SIR CHARLES. My transformation scene. (enter LADY MURIEL.)
LADY MURIEL. See here's my castle which I plant my flag on, Just as St. George did when he killed the dragoon.
DEEDES. No, not the dragoon--dragon!
LADY MURIEL. Thanks. Next let the babes at this command of mine Appear as Harlequin and Columbine.
(The BABES dance on and strike attitudes as Harlequin and Columbine and try and form 'cascade', Columbine standing on Harlequin's hands as he kneels to finish, but again they fail.) (15)
Lady Muriel as Good Fairy substitutes a soldier for a mythical beast in her failure to understand the rhythm and rhyme of transformation. A foreshortened and chaotic finale burlesques the traditionally measured dramatic sequence of the commedia figures as the play ends in an uproar of the Harlequinade in which the traditional tokens of sausages, perambulator, policeman and vegetables make flying appearances.
The elements of cross-dressing within A Pantomime Rehearsal are kept to a minimum. The brother and sister Babes are played by two women, but there is no Dame. However, Deedes the director, always keen to demonstrate, is egged on by the ladies to show off his fairy walk.
DEEDES ... It was very charming, but it was more like a person walking down the street than a fairy--fairies should trip on.
LILY. Well you see, Mr Deedes, I haven't much experience.... Will you please show me?
DEEDES. With pleasure. (Dancing business with wand, LILY laughing.

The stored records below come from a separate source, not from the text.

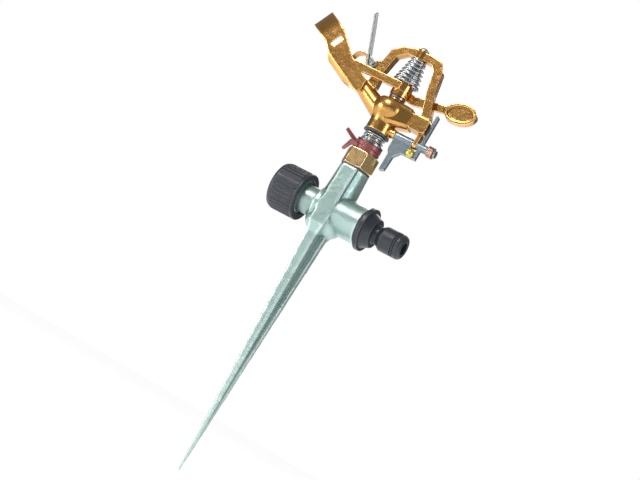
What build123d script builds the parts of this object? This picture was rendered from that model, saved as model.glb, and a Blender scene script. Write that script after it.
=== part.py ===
from build123d import *
import os
from math import atan, cos, degrees, radians, sin, sqrt

# Impulse sprinkler on a metal ground spike
#
# Frame: Z is the swivel axis, z = 0 the ground line on the spike. The hose
# tube runs along X with the hose end at +X, and the nozzle points to -X.
# Heights are taken from the ground line. All lengths are millimetres.

# Fits
running_fit = 0.05          # radial, between a shaft and what turns on it
press_fit = 0.01            # radial, between pieces driven or screwed together
face_gap = 0.3              # between faces of pieces that move past each other

# Hose tube
tube_z = 40.0
tube_r = 13.7
tube_left_x = -11.0
tube_right_x = 27.0
neck_r = 10.5
neck_end_x = -24.0
outlet_thread_r = 13.0
outlet_end_x = -40.5
water_bore_r = 7.0

# Column and spike
column_top_z = 73.5
column_top_r = 11.2
column_waist_r = 12.8
column_waist_z = 36.0
column_foot_z = 21.0
column_foot_r = 6.5
rib_width = 12.0
rib_depth = 14.5
rib_top_depth = 12.3
spike_top_z = 27.0
spike_tip_z = -169.0
blade_width = 8.6
blade_depth = 12.6
fin_reach = 7.9
fin_thickness = 4.6
tip_size = 1.8
root_flare = 7.0

# Hose adapter with its snap-in nose
adapter_shank_r = 10.0
adapter_shank_length = 12.0
adapter_washer_thickness = 1.5
flange_r = 16.0
flange_thickness = 3.4
cone_r = 13.2
cone_end_r = 10.6
cone_length = 6.0
groove_r = 6.8
groove_length = 3.4
nose_r = 9.2
nose_length = 16.5
nose_taper = 3.6
nose_round = 3.2
adapter_bore_r = 4.6
ring_wire_r = 1.15
ring_seat_back = 6.0

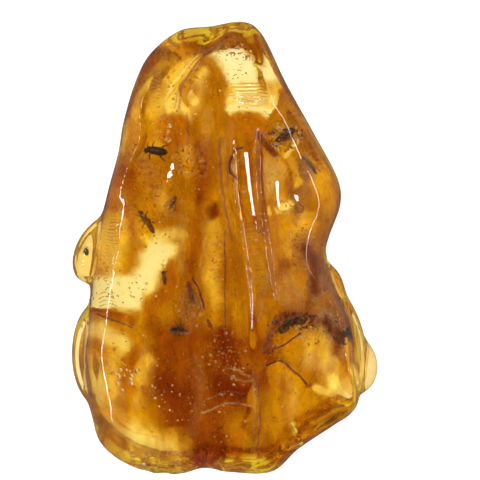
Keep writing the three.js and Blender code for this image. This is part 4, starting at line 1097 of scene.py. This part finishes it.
def eyes(at, gap, size):
    return [body_part((size, size, size), (at[0], side * gap, at[2])) for side in (-1, 1)]


def fly_parts(b, wing_length):
    """The shell and wings of a fly whose body is about b long."""
    rows = [
        [(0.12, 0.03, 0.24), (0.3, 0.24, 0.2), (0.42, 0.44, 0.04)],
        [(0.06, 0.03, 0.24), (0.04, 0.3, 0.2), (-0.08, 0.56, 0.04)],
        [(0.02, 0.03, 0.24), (-0.2, 0.28, 0.2), (-0.5, 0.5, 0.04)],
    ]
    rows = [[tuple(b * side for side in point) for point in row] for row in rows]
    shell = [
        body_part((0.62 * b, 0.22 * b, 0.22 * b), (-0.28 * b, 0, 0.24 * b), 5),
        body_part((0.34 * b, 0.28 * b, 0.3 * b), (0.08 * b, 0, 0.28 * b)),
        body_part((0.22 * b, 0.22 * b, 0.2 * b), (0.28 * b, 0, 0.26 * b)),
        *eyes((0.31 * b, 0, 0.28 * b), 0.07 * b, 0.12 * b),
        *mirrored_legs(rows, 0.07),
    ]
    wings = [
        wing(wing_length, 0.34 * wing_length, (0.1 * b, 0.04 * b, 0.32 * b), -26),
        wing(wing_length, 0.34 * wing_length, (0.1 * b, -0.04 * b, 0.28 * b), 26),
    ]
    return shell, wings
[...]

Takes wand from piano, poses C., across front to R and poses, then back to C. with final pose, whistling air from 'Iolanthe'.) There. (Hands wand to LILY, who laughs all the time--severely) (16)
In the interplay of complex theatrical layering and dramatic irony, A Pantomime Rehearsal dismembers the genre it burlesques with a timely demonstration of self-reflexive theatricality. Deedes' impromptu impersonation of a fairy looks forward to Charley's Aunt when Lord Fancourt Babbery tries on the costume for his role in forthcoming amateur theatricals, only to find himself trapped in the part by the conniving of his student friends.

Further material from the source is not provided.